2. Get into groups of four and discuss your favourite Australian bands. Why do they appeal to you? Would you be brave enough to email your favourite bands and ask them the sort of questions the author did? If you emailed them, what questions would you want to ask them? 

3. Think about other examples where music is used to bring people together, for example through national anthems, or sporting team songs, or songs that we sing in church. What effect do these songs have on you? Why do you think groups like having songs that they can identify with?


1. Listen to Yamma Ensemble singing Psalm 104 in ancient Hebrew.   This is the sort of music Jesus would have listened to. What do you think of it? How does it make you feel? Put together a list of Psalms put to music on Youtube that you might use for morning prayer in your classroom.

2. Listen to ‘Someone’, a modern song by Hebrew writer Ehud Manor, at Yad Vashem in Jerusalem, Israel, on Yom HaShoah , Holocaust Memorial Day. The song is for remembering the people who were killed in the holocaust and for all the victims of terrorist attacks. Write a reflection on why is it that music and songs are written in times of joy and sadness, using this or another example.

3. If there is anyone in the class who writes songs ask them to bring the song to school and perhaps play it to you and explain what made them write the song. What triggered them to write it? Students can then spend some time reflecting on some of the themes that are important to them, and perhaps even write down some lyrics they could put into a song.

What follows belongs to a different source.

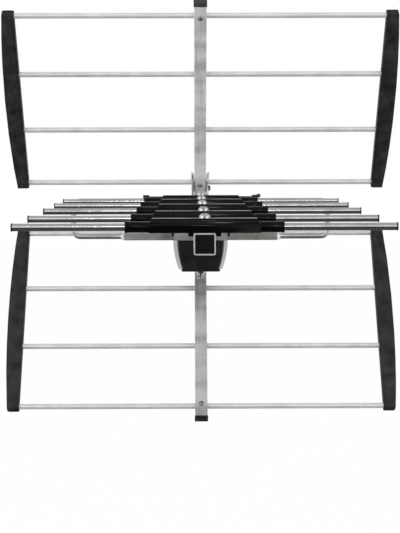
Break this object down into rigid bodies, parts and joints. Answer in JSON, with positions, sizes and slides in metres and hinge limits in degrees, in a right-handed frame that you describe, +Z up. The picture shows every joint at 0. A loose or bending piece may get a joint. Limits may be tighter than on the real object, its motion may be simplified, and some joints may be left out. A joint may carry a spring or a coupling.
{
  "type": "outdoor television antenna",
  "caption": "Outdoor UHF antenna: square boom, twin-rod directors, folded dipole over a black matching box, a corner reflector of rods and a mast clamp.",
  "frame": {"origin": "on the mast's axis at the height of the boom's axis, in the middle of the clamp jaw's seat", "axes": "+Z up along the mast, -Y along the boom towards the directors, +X from the boom towards the mast"},
  "size_m": [0.518, 0.852, 0.5484],
  "materials": {
    "aluminium_tube": "satin",
    "gloss_black": "gloss",
    "matte_black": "matte",
    "light_grey": "satin",
    "board_green": "satin",
    "plated_plate": "satin",
    "nickel": "polished",
    "zinc_steel": "satin"
  },
  "bodies": {
    "root": {"boom": "aluminium_tube", "boom_front_plug": "matte_black", "boom_rear_plug": "matte_black", "director_holder_1": "gloss_black", "director_holder_2": "gloss_black", "director_holder_3": "gloss_black", "director_holder_4": "gloss_black", "director_holder_5": "gloss_black", "director_1_rod_left": "aluminium_tube", "director_1_rod_right": "aluminium_tube", "director_2_rod_left": "aluminium_tube", "director_2_rod_right": "aluminium_tube", "director_3_rod_left": "aluminium_tube", "director_3_rod_right": "aluminium_tube", "director_4_rod_left": "aluminium_tube", "director_4_rod_right": "aluminium_tube", "director_5_rod_left": "aluminium_tube", "director_5_rod_right": "aluminium_tube", "director_tip_caps": "matte_black", "holder_screws": "zinc_steel", "dipole_loop": "aluminium_tube", "dipole_clips": "matte_black", "box_base": "gloss_black", "box_cover": "gloss_black", "terminal_cover": "light_grey", "terminal_screws": "zinc_steel", "balun_board": "board_green", "coax_socket": "nickel", "coax_socket_nut": "nickel", "box_screw": "zinc_steel", "upper_panel_tube": "aluminium_tube", "upper_tube_cap": "matte_black", "upper_rod_1": "aluminium_tube", "upper_rod_2": "aluminium_tube", "upper_rod_3": "aluminium_tube", "upper_rod_4": "aluminium_tube", "upper_strip_left": "matte_black", "upper_strip_right": "matte_black", "lower_panel_tube": "aluminium_tube", "lower_tube_cap": "matte_black", "lower_rod_1": "aluminium_tube", "lower_rod_2": "aluminium_tube", "lower_rod_3": "aluminium_tube", "lower_rod_4": "aluminium_tube", "lower_strip_left": "matte_black", "lower_strip_right": "matte_black", "rod_rivets": "zinc_steel", "bracket_plate_left": "plated_plate", "bracket_plate_right": "plated_plate", "bracket_bolts": "zinc_steel", "bracket_nuts": "zinc_steel", "fork_spacers": "zinc_steel", "mast_jaw": "plated_plate", "mast_backing_plate": "plated_plate", "mast_u_bolt": "zinc_steel", "mast_washers": "zinc_steel", "mast_wing_nuts": "zinc_steel"}
  },
  "joints": []
}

4. The author tells us that when he/she listens to music he/she is transported to another world. Would you agree with this? Get into groups of 4 and talk about your favourite song that transports you to another world. Why does it do this? Students could then put together a playlist of songs that transport you away, and write a brief description of each song.

For younger students

1. What is your favourite song? Why do you think you like it? Were your first songs, the nursery rhymes that many of us were brought up on? Why do you think you still remember them?

2. What is your favourite hymn? Why do you think you like it? Do you think Jesus would have had some favourite songs? When the Israeli people walked between towns or went to Jerusalem for special feasts they often sang as they travelled along the road. What sorts of things do you think they may have sung about?

3. Have you ever tried to write a poem that you might like to put to music? If you are very brave you might like to try it and perform it to the class.